Apple, Google, social sites battle for aggregation domination
News will use its own article format that lets publishers such as enhance their stories with photo galleries, video, rich typography and infographics. The app also tracks more than a million topics, so users can be very specific about their interests. And as Apple's machine-learning algorithms get more details to analyze, the curation process should deliver accurate results.
The forthcoming app represents yet another shift in the publishing world, a world that's increasingly dominated by mobile consumption, but it could also give publishers access to hundreds of millions of new readers. Audiences of that scale are impossible to ignore. However, there's a potential pitfall for publishers: Companies that choose to play in Apple's sandbox could lose more control over audience data, advertisements, content distribution and branding.
The war to become the lead gatekeeper of news and information wages on, but the battlefield is wide open for the taking. Apple and Google are trying to expand their positions as the leading mobile OS providers while social networks, including Facebook, Snapchat, Twitter and LinkedIn, play up their unique capabilities to deliver information to their audiences. Apple's initiative comes on the heels of Facebook's Instant Articles program, rolled out last month, which aims to deliver content from the company's publishing partners within Facebook users' news feeds.
In other words, there are many players in this game. "It's far from clear that it's a straight-up fight between Apple and Google," says Dan Cryan, research director of media and content, IHS. "This does not look like it's going to turn into a two-horse race immediately."
Impact of Apple News on social media, publishing companies
Social networks constantly strive to inspire users to spend more time on their sites and within their apps, which helps explains these new initiatives underway at Facebook (Instant Articles) and Snapchat (Discover). However, the right user interface will be key if these companies are to succeed in the world of news and information, Cryan says. It's hard to imagine today's teenagers going to Snapchat for the latest news or features from CNN, but the ephemeral messaging platform and venerable cable news network are still trying to put news content in front of these sought-after users.
If the wider, and less restricted, digital outlets become the distribution channels of choice for media, particularly on mobile devices, it's unclear whether or not branded news apps have the staying power to maintain the audiences they have today. Apple's Newsstand certainly didn't evolve into the subscription-generating juggernaut publishers hoped it would, and many are still experimenting with business models that have yet to deliver a sustainable digital strategy.
Mobile advertising simply doesn't provide enough revenue to support the business of journalism, and neither do subscriptions in most cases. With Apple News, the company could turn the tables for many large publishers if it can attract enough readers to the work that costs them so much to produce, regardless of the medium. Apple says it will allow publishers to keep all of the revenue from ads they sell and place in the articles in its News app. Or media companies can let Apple fill remnant ad inventory and then take 70 percent of the revenue generated by the company's iAd platform.

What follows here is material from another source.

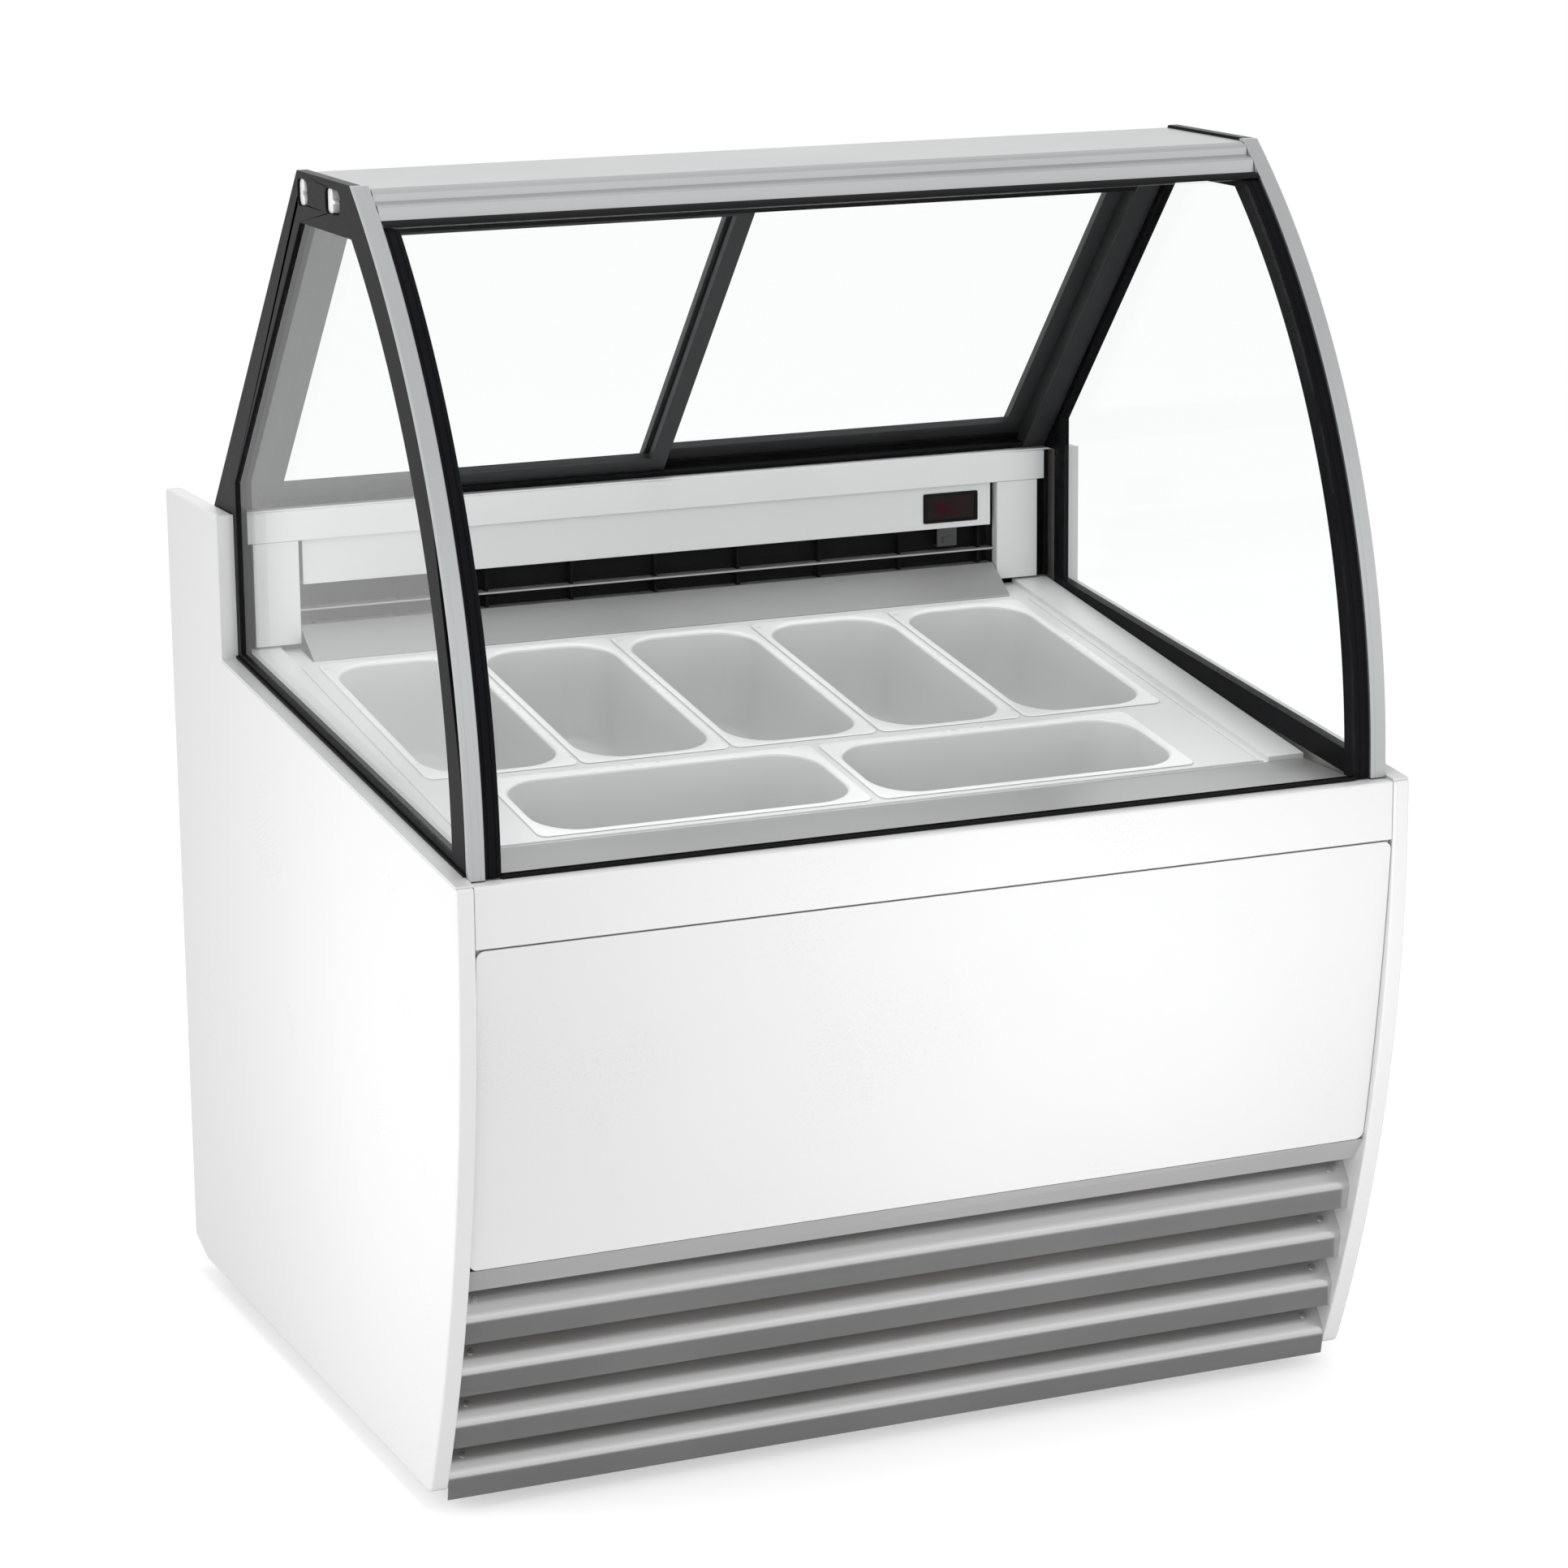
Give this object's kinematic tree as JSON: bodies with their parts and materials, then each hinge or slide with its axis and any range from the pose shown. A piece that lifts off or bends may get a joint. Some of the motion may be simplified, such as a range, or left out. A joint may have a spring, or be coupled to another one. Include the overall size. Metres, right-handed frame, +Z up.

"I don't think there's anything in there that creates barriers to entry," says John Fletcher, senior research analyst at SNL Kagan. Apple is taking an interesting and fresh approach in aggregating and curating so much content from high-quality news sources in a single app, according to Fletcher, who says Apple's move is timely because more and more users are currently coalescing around apps such as Twitter, Circa News and Flipboard to get their news and information in a more personal environment, he says.
"There's room for everybody but I think the audience is going to pick the winners," says Fletcher. "I don't know that people go onto a social network to get updated with news items, with the exception of Twitter," Fletcher says. Then again, he suggests that Google and Apple don't have much of a reputation for news either, and that leaves an open path for other entrants to create compelling services.
Users will be the ultimate judges, Fletcher says. "What they decide to do with it or not is what's going to move the needle."
Apple News all about ads
All of these players have similar monetary motivations for wanting the upper hand in the world of news and information, but Apple is notably less reliant on ad revenue than its peers. "It's not the core of their business and is unlikely to be in the near future," says Cryan.
The ultimate prize for Apple could be a dominant ad network that also happens to have full reign of all iOS users' devices. However, that concentration of power carries broad sociological concerns because "recursive bias can creep in" as socially curated content ultimately reinforces users' relatively narrow sets of opinions, Cryan says.
"The worry is what starts happening as you start putting a growing concentration of your audience through an aggregator that in turn sells an awful lot of adverts in its own right," Cryan says. "There would seem to be a strategic tension there between 'Follow your audience' and 'Go where your audience is,' and giving up a certain amount of long-term control over your platform and potentially ad sales."